Task directions: Quote the whole listing verbatim.

Stored data:
######
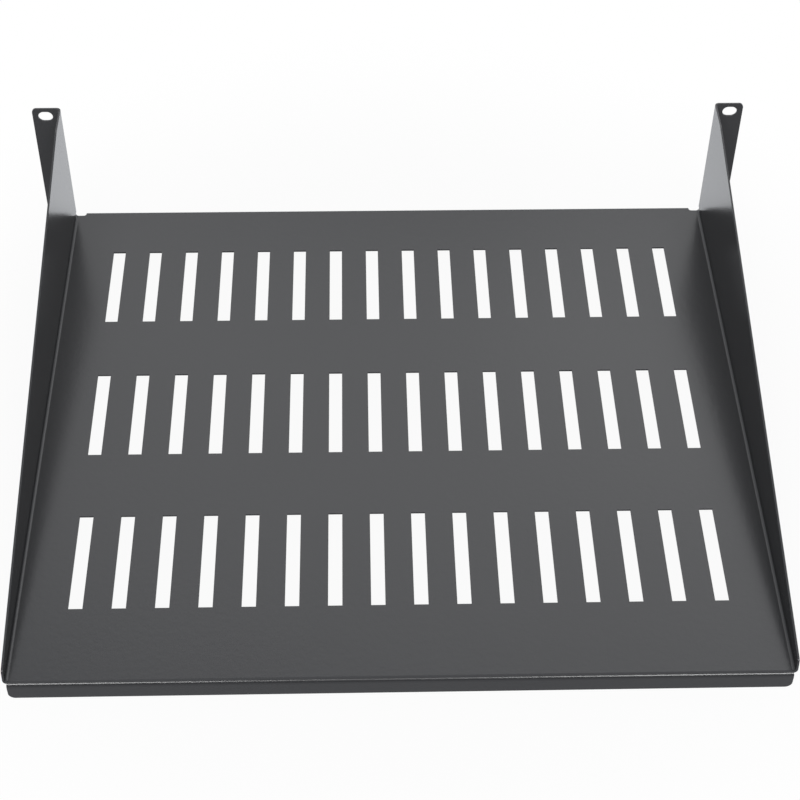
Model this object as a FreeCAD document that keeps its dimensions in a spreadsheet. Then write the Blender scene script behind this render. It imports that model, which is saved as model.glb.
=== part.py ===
import FreeCAD, Part
import Sketcher
import math
import os

# Cantilever shelf for a 19 inch rack, folded from one blank of sheet steel.
# Frame: X across the rack, Y from the free end (-Y) to the rack's front (+Y), Z up.
# The origin is on the plane that the two down-turned flanges stand on, at the middle of the footprint.

SIZES = {
    "sheet_gauge": 1.2,        # thickness of the blank
    "bend_radius": 1.8,        # inside radius of every fold
    "overall_depth": 406.7,    # face of the free-end lip to the front face of the ears
    "ear_span": 482.6,         # outer edge to outer edge of the two ears, the 19 inch panel width
    "ear_reach": 18.55,        # how far an ear stands out from its side wall
    "ear_height": 88.9,        # height of two rack units
    "ear_rise": 2.3,           # bottom of the ears above the top of the deck
    "ear_corner": 3.0,         # rounding of the ears' outer corners
    "hole_inset": 8.75,        # ear's outer edge to the centre of its holes
    "hole_edge": 6.35,         # ear's top or bottom to the centre of the nearest hole
    "hole_length": 9.8,        # mounting hole end to end, across the rack
    "hole_height": 7.6,        # mounting hole top to bottom
    "flange_drop": 12.0,       # top of the deck to the lower edge of lip and front flange
    "flange_corner": 4.0,      # rounding of their lower corners
    "wall_low": 8.6,           # side wall above the deck at the free end
    "wall_setback": 1.8,       # lip's face to the near ends of the side walls, at the fold
    "wall_lean": 1.6,          # how much further back those ends are at their top
    "wall_corner": 1.5,        # rounding of the walls' low corner
    "level_run": 26.2,         # level stretch of the wall's top edge, behind the ear's face
    "shoulder_radius": 12.0,   # rounding where the level edge turns into the slope
    "kerf_inset": 0.7,         # wall's inside face to the slit that frees the lip
    "kerf_width": 0.2,         # width of that slit
    "kerf_run": 0.8,           # how far the slit runs past the fold
    "relief_width": 7.0,       # relief notch, from the wall's inside face inwards
    "relief_extra": 1.6,       # how far the notch runs past the fold
    "relief_round": 2.0,       # rounding of the notch's inner corner
    "slot_length": 70.0,       # vent slot along the depth
    "slot_width": 8.3,         # vent slot across
    "slot_pitch": 25.0,        # slot to slot across the deck
    "row_count": 3,            # rows of slots, spread evenly over the depth
    "first_row": 52.7,         # lip's face to the near end of the first row
    "back_margin": 44.0,       # far end of the last row to the ears' front face
    "side_margin": 28.0,       # least plain deck between the outer slots and the walls
}

NODE = "shelf_tray"

# Places that several folds share, as expressions on the sheet
GAUGE = "Sizes.sheet_gauge"
INSIDE = "Sizes.bend_radius"
OUTSIDE = "(Sizes.bend_radius + Sizes.sheet_gauge)"
WALL_OUT = "(Sizes.ear_span / 2 - Sizes.ear_reach)"
WALL_IN = "(Sizes.ear_span / 2 - Sizes.ear_reach - Sizes.sheet_gauge)"
EAR_EDGE = "(Sizes.ear_span / 2)"
RACK_FACE = "(Sizes.overall_depth / 2)"
FREE_FACE = "(-Sizes.overall_depth / 2)"
DECK_TOP = "Sizes.flange_drop"
DECK_UNDER = "(Sizes.flange_drop - Sizes.sheet_gauge)"
EAR_BOTTOM = "(Sizes.flange_drop + Sizes.ear_rise)"
EAR_TOP = "(Sizes.flange_drop + Sizes.ear_rise + Sizes.ear_height)"
LOW_TOP = "(Sizes.flange_drop + Sizes.wall_low)"
LIP_FOLD = f"({FREE_FACE} + {OUTSIDE})"
WALL_START = f"({FREE_FACE} + Sizes.wall_setback)"
LOW_CORNER = f"({FREE_FACE} + Sizes.wall_setback + Sizes.wall_lean)"
KERF_OUT = f"({WALL_IN} - Sizes.kerf_inset)"
KERF_IN = f"({WALL_IN} - Sizes.kerf_inset - Sizes.kerf_width)"
KERF_END = f"({LIP_FOLD} + Sizes.kerf_run)"
RELIEF_DEPTH = f"({OUTSIDE} + Sizes.relief_extra)"
RELIEF_END = f"({RACK_FACE} - {RELIEF_DEPTH})"
RELIEF_SIDE = f"({WALL_IN} - Sizes.relief_width)"
SHOULDER = f"({RACK_FACE} - Sizes.level_run)"
HOLE_X = f"({EAR_EDGE} - Sizes.hole_inset)"
LOW_HOLE = f"({EAR_BOTTOM} + Sizes.hole_edge)"
HOLE_SPACING = "Sizes.ear_height - 2 * Sizes.hole_edge"
SLOT_ROOM = f"(2 * {WALL_IN} - 2 * Sizes.side_margin - Sizes.slot_width)"
SLOT_COUNT = f"floor({SLOT_ROOM} / Sizes.slot_pitch) + 1"
ROW_COUNT = "round(Sizes.row_count)"
ROW_ROOM = "(Sizes.overall_depth - Sizes.first_row - Sizes.back_margin - Sizes.slot_length)"
ROW_PITCH = f"{ROW_ROOM} / ({ROW_COUNT} - 1)"
FIRST_SLOT = f"(-floor({SLOT_ROOM} / Sizes.slot_pitch) * Sizes.slot_pitch / 2)"
ROW_START = f"({FREE_FACE} + Sizes.first_row)"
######
Result:
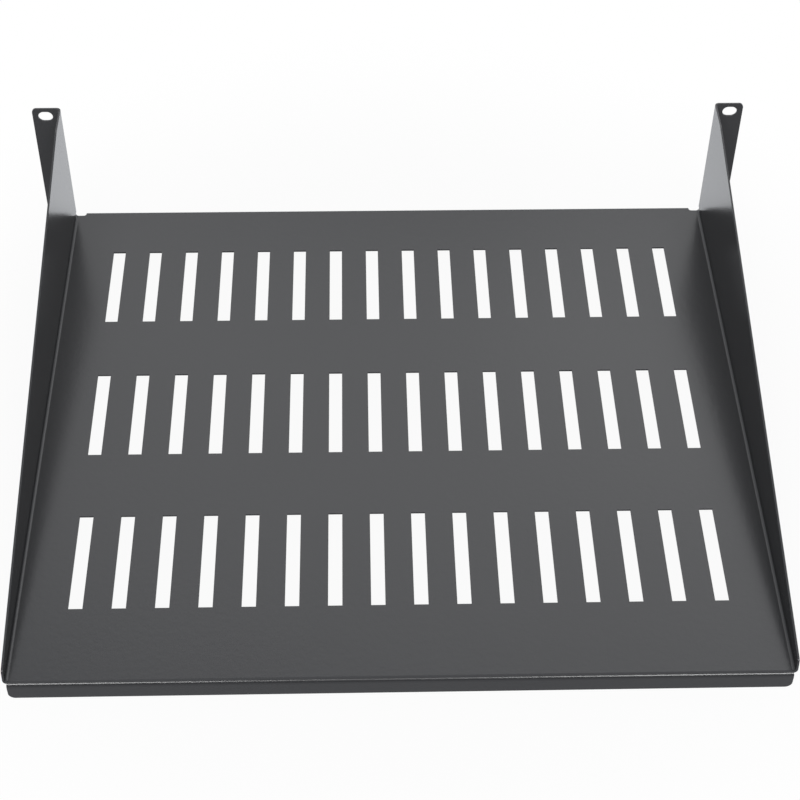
Model this object as a FreeCAD document that keeps its dimensions in a spreadsheet. Then write the Blender scene script behind this render. It imports that model, which is saved as model.glb.
=== part.py ===
import FreeCAD, Part
import Sketcher
import math
import os

# Cantilever shelf for a 19 inch rack, folded from one blank of sheet steel.
# Frame: X across the rack, Y from the free end (-Y) to the rack's front (+Y), Z up.
# The origin is on the plane that the two down-turned flanges stand on, at the middle of the footprint.

SIZES = {
    "sheet_gauge": 1.2,        # thickness of the blank
    "bend_radius": 1.8,        # inside radius of every fold
    "overall_depth": 406.7,    # face of the free-end lip to the front face of the ears
    "ear_span": 482.6,         # outer edge to outer edge of the two ears, the 19 inch panel width
    "ear_reach": 18.55,        # how far an ear stands out from its side wall
    "ear_height": 88.9,        # height of two rack units
    "ear_rise": 2.3,           # bottom of the ears above the top of the deck
    "ear_corner": 3.0,         # rounding of the ears' outer corners
    "hole_inset": 8.75,        # ear's outer edge to the centre of its holes
    "hole_edge": 6.35,         # ear's top or bottom to the centre of the nearest hole
    "hole_length": 9.8,        # mounting hole end to end, across the rack
    "hole_height": 7.6,        # mounting hole top to bottom
    "flange_drop": 12.0,       # top of the deck to the lower edge of lip and front flange
    "flange_corner": 4.0,      # rounding of their lower corners
    "wall_low": 8.6,           # side wall above the deck at the free end
    "wall_setback": 1.8,       # lip's face to the near ends of the side walls, at the fold
    "wall_lean": 1.6,          # how much further back those ends are at their top
    "wall_corner": 1.5,        # rounding of the walls' low corner
    "level_run": 26.2,         # level stretch of the wall's top edge, behind the ear's face
    "shoulder_radius": 12.0,   # rounding where the level edge turns into the slope
    "kerf_inset": 0.7,         # wall's inside face to the slit that frees the lip
    "kerf_width": 0.2,         # width of that slit
    "kerf_run": 0.8,           # how far the slit runs past the fold
    "relief_width": 7.0,       # relief notch, from the wall's inside face inwards
    "relief_extra": 1.6,       # how far the notch runs past the fold
    "relief_round": 2.0,       # rounding of the notch's inner corner
    "slot_length": 70.0,       # vent slot along the depth
    "slot_width": 8.3,         # vent slot across
    "slot_pitch": 25.0,        # slot to slot across the deck
    "row_count": 3,            # rows of slots, spread evenly over the depth
    "first_row": 52.7,         # lip's face to the near end of the first row
    "back_margin": 44.0,       # far end of the last row to the ears' front face
    "side_margin": 28.0,       # least plain deck between the outer slots and the walls
}

NODE = "shelf_tray"

# Places that several folds share, as expressions on the sheet
GAUGE = "Sizes.sheet_gauge"
INSIDE = "Sizes.bend_radius"
OUTSIDE = "(Sizes.bend_radius + Sizes.sheet_gauge)"
WALL_OUT = "(Sizes.ear_span / 2 - Sizes.ear_reach)"
WALL_IN = "(Sizes.ear_span / 2 - Sizes.ear_reach - Sizes.sheet_gauge)"
EAR_EDGE = "(Sizes.ear_span / 2)"
RACK_FACE = "(Sizes.overall_depth / 2)"
FREE_FACE = "(-Sizes.overall_depth / 2)"
DECK_TOP = "Sizes.flange_drop"
DECK_UNDER = "(Sizes.flange_drop - Sizes.sheet_gauge)"
EAR_BOTTOM = "(Sizes.flange_drop + Sizes.ear_rise)"
EAR_TOP = "(Sizes.flange_drop + Sizes.ear_rise + Sizes.ear_height)"
LOW_TOP = "(Sizes.flange_drop + Sizes.wall_low)"
LIP_FOLD = f"({FREE_FACE} + {OUTSIDE})"
WALL_START = f"({FREE_FACE} + Sizes.wall_setback)"
LOW_CORNER = f"({FREE_FACE} + Sizes.wall_setback + Sizes.wall_lean)"
KERF_OUT = f"({WALL_IN} - Sizes.kerf_inset)"
KERF_IN = f"({WALL_IN} - Sizes.kerf_inset - Sizes.kerf_width)"
KERF_END = f"({LIP_FOLD} + Sizes.kerf_run)"
RELIEF_DEPTH = f"({OUTSIDE} + Sizes.relief_extra)"
RELIEF_END = f"({RACK_FACE} - {RELIEF_DEPTH})"
RELIEF_SIDE = f"({WALL_IN} - Sizes.relief_width)"
SHOULDER = f"({RACK_FACE} - Sizes.level_run)"
HOLE_X = f"({EAR_EDGE} - Sizes.hole_inset)"
LOW_HOLE = f"({EAR_BOTTOM} + Sizes.hole_edge)"
HOLE_SPACING = "Sizes.ear_height - 2 * Sizes.hole_edge"
SLOT_ROOM = f"(2 * {WALL_IN} - 2 * Sizes.side_margin - Sizes.slot_width)"
SLOT_COUNT = f"floor({SLOT_ROOM} / Sizes.slot_pitch) + 1"
ROW_COUNT = "round(Sizes.row_count)"
ROW_ROOM = "(Sizes.overall_depth - Sizes.first_row - Sizes.back_margin - Sizes.slot_length)"
ROW_PITCH = f"{ROW_ROOM} / ({ROW_COUNT} - 1)"
FIRST_SLOT = f"(-floor({SLOT_ROOM} / Sizes.slot_pitch) * Sizes.slot_pitch / 2)"
ROW_START = f"({FREE_FACE} + Sizes.first_row)"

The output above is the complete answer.